■ **Request**: Only the lines from the start of the entries through the line with "WEB_ENTRY = 0.5" are wanted; please output them exactly.
--- Start ---
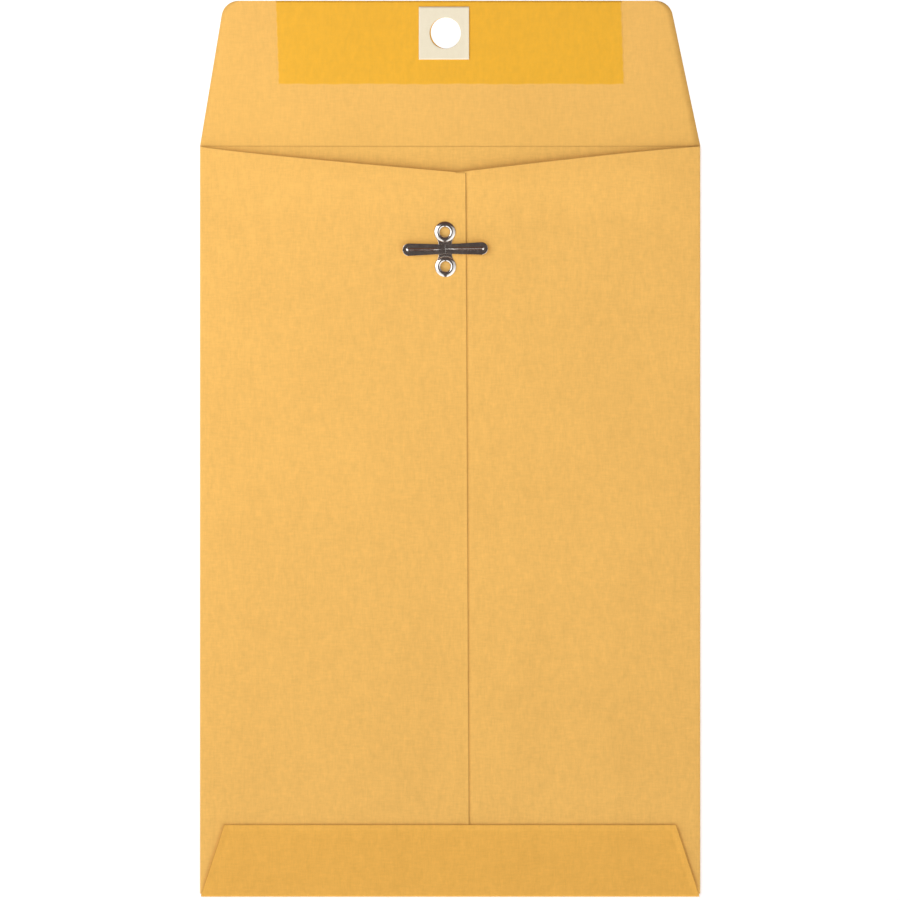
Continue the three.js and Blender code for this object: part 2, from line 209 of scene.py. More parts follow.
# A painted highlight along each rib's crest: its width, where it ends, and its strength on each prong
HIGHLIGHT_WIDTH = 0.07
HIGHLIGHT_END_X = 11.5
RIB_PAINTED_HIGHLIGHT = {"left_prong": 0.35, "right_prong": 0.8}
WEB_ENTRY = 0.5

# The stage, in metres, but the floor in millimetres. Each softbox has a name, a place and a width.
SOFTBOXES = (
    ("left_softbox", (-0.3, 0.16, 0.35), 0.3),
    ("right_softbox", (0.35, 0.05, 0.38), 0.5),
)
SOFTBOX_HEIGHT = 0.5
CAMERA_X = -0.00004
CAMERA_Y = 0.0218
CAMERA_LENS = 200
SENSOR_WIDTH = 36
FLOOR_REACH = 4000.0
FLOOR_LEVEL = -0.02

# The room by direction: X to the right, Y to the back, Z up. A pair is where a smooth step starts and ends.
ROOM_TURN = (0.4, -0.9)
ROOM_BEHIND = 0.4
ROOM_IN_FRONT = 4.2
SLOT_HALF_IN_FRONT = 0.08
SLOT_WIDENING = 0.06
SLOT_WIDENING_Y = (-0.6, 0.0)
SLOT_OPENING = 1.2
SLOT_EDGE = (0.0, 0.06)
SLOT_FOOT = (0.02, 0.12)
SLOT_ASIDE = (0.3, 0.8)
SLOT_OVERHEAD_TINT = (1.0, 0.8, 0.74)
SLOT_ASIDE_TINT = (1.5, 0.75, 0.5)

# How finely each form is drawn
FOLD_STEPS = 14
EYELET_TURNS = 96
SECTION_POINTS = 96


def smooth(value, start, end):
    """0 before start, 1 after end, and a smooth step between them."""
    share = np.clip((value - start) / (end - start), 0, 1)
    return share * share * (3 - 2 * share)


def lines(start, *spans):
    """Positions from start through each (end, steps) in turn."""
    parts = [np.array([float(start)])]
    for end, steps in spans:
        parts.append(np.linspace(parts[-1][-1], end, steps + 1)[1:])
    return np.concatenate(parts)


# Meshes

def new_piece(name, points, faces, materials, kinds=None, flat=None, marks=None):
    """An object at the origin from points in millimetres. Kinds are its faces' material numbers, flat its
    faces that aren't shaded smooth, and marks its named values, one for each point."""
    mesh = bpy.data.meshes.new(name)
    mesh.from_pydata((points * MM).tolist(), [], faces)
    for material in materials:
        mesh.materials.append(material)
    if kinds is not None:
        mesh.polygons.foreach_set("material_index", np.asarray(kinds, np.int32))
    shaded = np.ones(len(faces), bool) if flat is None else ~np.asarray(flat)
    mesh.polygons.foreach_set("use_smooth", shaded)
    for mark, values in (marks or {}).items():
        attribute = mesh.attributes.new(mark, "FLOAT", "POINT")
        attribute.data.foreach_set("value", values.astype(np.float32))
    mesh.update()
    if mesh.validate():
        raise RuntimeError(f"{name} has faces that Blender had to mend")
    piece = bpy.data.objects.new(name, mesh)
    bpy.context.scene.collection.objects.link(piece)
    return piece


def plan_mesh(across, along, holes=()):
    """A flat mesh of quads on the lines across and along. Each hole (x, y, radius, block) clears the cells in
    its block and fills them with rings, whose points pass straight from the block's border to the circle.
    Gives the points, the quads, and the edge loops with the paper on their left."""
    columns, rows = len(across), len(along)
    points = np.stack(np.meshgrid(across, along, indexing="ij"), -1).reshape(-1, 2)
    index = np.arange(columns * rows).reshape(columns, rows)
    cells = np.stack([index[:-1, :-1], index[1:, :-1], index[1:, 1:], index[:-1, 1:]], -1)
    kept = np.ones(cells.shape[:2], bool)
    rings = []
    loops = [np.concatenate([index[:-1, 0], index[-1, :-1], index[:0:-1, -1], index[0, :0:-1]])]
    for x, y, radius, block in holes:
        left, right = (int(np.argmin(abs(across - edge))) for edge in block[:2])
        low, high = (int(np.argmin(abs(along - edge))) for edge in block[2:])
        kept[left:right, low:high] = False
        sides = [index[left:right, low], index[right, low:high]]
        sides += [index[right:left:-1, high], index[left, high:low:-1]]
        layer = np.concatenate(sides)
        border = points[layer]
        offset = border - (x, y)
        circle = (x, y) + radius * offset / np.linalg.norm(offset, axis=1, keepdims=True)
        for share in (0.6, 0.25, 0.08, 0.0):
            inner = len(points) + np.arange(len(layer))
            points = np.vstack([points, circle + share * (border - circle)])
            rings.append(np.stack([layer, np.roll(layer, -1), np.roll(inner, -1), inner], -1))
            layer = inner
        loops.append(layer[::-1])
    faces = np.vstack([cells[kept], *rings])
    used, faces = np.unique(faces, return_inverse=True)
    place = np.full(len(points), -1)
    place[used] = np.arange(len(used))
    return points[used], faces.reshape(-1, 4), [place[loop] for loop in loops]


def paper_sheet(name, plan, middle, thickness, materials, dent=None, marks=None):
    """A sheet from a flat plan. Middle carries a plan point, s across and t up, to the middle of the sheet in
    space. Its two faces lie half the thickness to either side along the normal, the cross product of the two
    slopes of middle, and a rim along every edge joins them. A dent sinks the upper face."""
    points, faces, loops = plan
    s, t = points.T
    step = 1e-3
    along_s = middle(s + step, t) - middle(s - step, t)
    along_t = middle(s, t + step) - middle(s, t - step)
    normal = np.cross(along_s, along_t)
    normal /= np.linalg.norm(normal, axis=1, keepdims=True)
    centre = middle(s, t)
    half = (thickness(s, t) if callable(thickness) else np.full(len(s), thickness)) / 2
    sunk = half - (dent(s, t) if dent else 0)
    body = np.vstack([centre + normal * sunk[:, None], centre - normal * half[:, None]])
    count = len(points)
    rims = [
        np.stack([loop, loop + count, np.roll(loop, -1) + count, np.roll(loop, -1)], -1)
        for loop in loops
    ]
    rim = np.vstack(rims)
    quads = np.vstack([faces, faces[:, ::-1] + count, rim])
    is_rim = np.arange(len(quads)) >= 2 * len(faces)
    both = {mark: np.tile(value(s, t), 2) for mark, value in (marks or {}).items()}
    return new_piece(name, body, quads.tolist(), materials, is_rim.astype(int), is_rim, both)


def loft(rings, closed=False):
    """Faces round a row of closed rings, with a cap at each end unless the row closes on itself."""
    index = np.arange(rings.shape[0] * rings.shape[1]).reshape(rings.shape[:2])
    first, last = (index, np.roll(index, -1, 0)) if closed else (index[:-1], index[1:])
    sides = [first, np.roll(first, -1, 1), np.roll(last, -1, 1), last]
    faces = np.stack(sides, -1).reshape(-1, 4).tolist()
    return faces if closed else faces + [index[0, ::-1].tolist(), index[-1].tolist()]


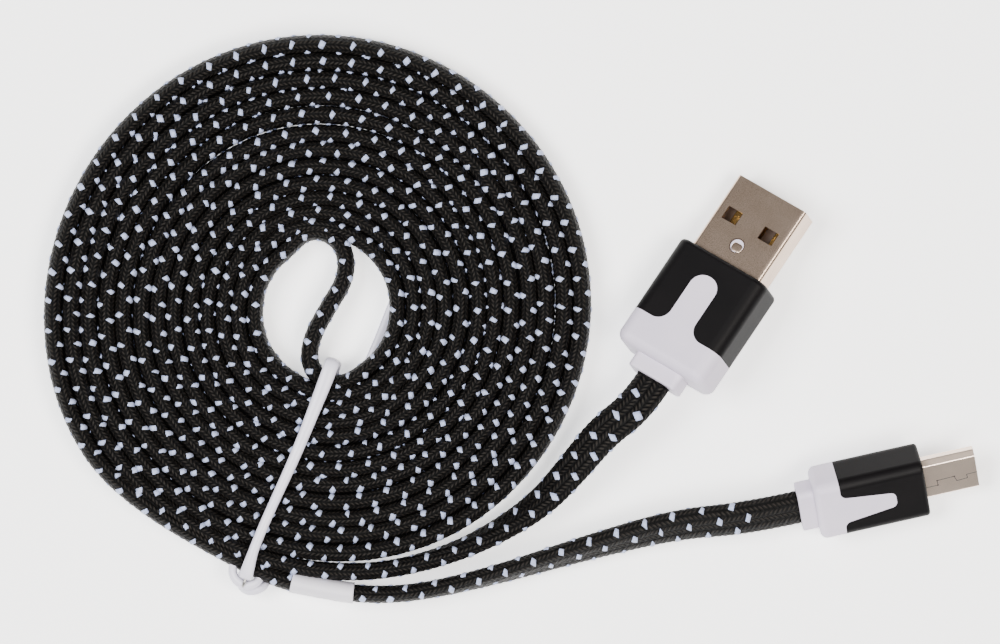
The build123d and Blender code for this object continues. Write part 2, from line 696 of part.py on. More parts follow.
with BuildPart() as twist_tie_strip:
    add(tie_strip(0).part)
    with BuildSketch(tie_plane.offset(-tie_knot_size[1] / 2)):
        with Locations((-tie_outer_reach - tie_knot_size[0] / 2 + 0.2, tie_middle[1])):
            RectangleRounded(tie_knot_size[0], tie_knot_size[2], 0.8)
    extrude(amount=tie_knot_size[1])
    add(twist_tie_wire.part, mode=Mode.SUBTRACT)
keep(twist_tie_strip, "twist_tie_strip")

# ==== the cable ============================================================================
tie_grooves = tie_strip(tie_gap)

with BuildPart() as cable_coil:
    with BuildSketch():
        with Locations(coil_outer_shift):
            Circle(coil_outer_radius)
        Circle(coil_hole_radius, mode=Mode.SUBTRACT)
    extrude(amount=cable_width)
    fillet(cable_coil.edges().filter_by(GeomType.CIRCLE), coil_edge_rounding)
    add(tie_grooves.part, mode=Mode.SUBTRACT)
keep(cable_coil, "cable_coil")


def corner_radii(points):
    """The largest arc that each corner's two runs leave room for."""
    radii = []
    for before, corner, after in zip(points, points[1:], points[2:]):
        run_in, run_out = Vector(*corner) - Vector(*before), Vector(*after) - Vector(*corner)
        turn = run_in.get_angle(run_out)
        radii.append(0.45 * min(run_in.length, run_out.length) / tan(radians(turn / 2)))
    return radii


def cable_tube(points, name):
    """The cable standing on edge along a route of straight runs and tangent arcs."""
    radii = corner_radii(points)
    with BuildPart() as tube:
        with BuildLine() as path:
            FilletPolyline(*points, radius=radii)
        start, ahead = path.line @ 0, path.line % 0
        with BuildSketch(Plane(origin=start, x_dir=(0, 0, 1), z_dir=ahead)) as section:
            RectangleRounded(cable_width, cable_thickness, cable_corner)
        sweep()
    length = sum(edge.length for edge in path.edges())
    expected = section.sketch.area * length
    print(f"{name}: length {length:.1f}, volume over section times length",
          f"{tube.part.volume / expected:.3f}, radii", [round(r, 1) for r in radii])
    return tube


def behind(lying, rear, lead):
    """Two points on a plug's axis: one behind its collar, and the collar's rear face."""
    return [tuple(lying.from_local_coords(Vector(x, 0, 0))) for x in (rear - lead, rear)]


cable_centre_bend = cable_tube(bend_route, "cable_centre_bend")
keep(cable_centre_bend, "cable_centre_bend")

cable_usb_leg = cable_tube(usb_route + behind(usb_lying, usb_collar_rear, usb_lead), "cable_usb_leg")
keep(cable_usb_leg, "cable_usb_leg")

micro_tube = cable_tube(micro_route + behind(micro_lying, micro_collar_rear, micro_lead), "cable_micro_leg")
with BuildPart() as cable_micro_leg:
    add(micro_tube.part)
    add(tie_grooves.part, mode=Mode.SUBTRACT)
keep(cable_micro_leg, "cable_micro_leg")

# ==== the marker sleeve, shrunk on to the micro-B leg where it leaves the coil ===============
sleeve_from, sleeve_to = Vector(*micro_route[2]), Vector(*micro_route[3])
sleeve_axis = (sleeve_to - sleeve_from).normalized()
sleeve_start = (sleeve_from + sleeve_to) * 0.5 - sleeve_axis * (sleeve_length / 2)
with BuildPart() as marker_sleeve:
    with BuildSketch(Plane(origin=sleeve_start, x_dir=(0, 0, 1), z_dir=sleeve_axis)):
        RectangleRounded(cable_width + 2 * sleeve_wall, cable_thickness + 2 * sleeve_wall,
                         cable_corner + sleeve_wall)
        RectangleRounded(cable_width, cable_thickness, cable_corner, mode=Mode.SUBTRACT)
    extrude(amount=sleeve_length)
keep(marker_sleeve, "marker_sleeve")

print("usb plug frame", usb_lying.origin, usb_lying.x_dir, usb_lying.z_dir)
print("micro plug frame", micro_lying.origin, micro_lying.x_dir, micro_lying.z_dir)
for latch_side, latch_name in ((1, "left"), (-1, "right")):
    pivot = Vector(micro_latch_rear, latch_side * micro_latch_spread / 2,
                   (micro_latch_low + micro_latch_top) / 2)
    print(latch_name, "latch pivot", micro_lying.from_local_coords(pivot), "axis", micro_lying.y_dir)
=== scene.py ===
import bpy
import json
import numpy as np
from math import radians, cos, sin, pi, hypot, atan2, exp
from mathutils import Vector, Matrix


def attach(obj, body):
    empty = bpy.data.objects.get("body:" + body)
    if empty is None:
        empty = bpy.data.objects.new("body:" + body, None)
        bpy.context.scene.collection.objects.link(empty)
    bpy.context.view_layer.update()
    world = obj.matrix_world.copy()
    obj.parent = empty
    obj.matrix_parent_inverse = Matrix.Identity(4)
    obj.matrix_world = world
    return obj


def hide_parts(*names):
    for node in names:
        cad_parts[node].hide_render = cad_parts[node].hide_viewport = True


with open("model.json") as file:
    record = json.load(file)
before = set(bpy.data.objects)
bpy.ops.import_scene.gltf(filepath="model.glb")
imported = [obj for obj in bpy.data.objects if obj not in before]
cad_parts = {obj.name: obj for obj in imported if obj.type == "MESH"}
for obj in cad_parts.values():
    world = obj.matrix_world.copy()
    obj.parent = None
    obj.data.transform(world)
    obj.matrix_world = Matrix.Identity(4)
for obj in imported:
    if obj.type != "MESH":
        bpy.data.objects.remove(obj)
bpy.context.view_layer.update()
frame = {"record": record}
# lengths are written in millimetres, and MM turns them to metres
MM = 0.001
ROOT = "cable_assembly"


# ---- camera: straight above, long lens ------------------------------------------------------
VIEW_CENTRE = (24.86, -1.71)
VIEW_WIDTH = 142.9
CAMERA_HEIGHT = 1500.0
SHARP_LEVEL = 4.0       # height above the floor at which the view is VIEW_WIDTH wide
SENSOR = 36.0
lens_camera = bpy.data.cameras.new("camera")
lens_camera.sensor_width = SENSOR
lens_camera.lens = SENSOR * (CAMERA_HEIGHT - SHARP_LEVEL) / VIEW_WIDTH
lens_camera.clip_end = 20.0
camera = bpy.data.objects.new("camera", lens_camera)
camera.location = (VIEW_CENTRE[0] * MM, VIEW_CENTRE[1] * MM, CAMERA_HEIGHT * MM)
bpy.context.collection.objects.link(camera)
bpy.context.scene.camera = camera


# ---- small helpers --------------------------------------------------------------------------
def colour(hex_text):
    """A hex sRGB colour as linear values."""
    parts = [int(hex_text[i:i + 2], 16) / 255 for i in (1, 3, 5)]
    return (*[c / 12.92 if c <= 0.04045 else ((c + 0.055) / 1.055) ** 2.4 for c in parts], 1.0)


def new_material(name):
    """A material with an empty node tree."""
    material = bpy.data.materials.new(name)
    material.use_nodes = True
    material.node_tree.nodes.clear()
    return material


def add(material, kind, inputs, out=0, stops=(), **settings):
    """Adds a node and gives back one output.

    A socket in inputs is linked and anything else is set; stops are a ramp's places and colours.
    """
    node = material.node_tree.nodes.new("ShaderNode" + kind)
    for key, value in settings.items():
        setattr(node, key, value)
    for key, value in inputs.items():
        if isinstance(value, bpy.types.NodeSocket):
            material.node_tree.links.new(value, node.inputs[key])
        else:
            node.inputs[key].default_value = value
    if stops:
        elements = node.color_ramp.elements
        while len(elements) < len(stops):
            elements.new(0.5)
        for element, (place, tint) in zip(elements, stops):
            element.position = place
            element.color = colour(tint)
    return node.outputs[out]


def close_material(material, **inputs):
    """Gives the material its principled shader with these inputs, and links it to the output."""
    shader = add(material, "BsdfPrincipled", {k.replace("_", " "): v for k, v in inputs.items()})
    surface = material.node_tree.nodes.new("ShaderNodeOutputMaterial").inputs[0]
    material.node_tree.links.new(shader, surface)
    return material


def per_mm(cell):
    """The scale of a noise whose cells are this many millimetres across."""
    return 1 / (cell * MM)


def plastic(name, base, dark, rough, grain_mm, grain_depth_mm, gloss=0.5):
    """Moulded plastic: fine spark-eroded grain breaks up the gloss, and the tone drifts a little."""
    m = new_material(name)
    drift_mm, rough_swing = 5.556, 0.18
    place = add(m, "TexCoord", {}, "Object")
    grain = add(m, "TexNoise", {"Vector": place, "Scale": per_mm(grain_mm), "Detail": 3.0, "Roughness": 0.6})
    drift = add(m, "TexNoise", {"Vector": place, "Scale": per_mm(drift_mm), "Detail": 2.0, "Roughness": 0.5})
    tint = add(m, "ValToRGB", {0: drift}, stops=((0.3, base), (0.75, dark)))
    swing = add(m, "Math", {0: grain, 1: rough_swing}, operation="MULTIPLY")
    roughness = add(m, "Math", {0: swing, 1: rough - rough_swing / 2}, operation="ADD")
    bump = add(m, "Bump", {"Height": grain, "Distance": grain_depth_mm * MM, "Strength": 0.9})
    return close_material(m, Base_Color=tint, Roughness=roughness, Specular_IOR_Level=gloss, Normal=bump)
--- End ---
■ **Answer**:
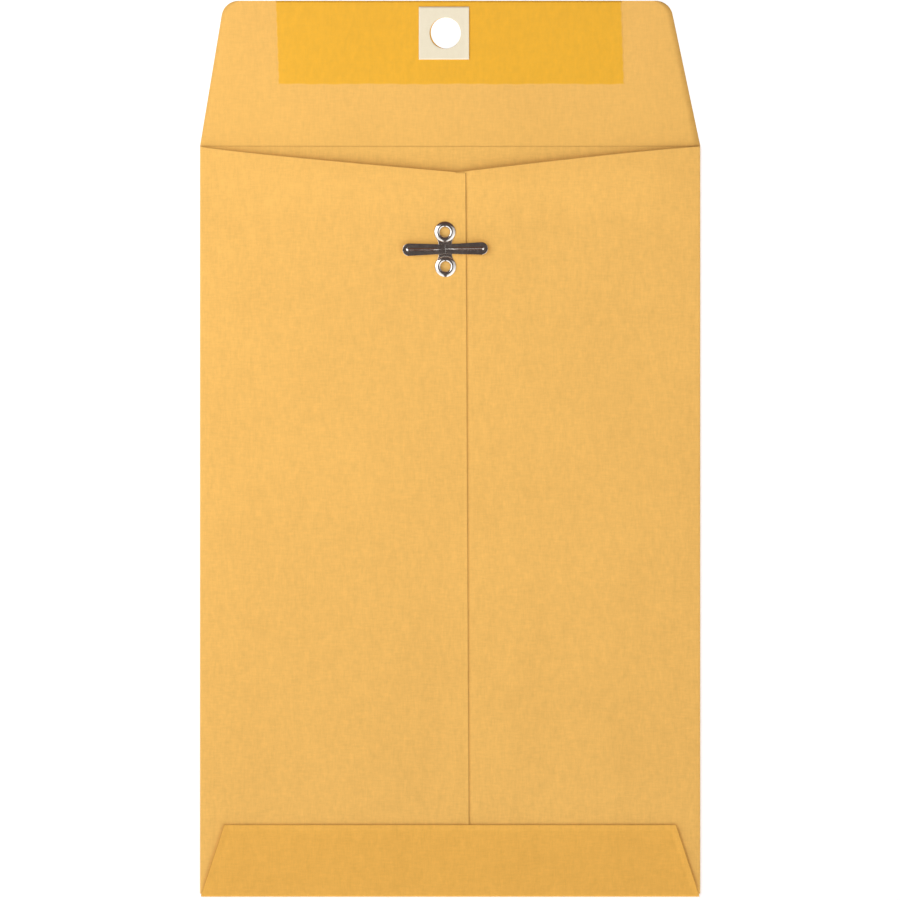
Continue the three.js and Blender code for this object: part 2, from line 209 of scene.py. More parts follow.
# A painted highlight along each rib's crest: its width, where it ends, and its strength on each prong
HIGHLIGHT_WIDTH = 0.07
HIGHLIGHT_END_X = 11.5
RIB_PAINTED_HIGHLIGHT = {"left_prong": 0.35, "right_prong": 0.8}
WEB_ENTRY = 0.5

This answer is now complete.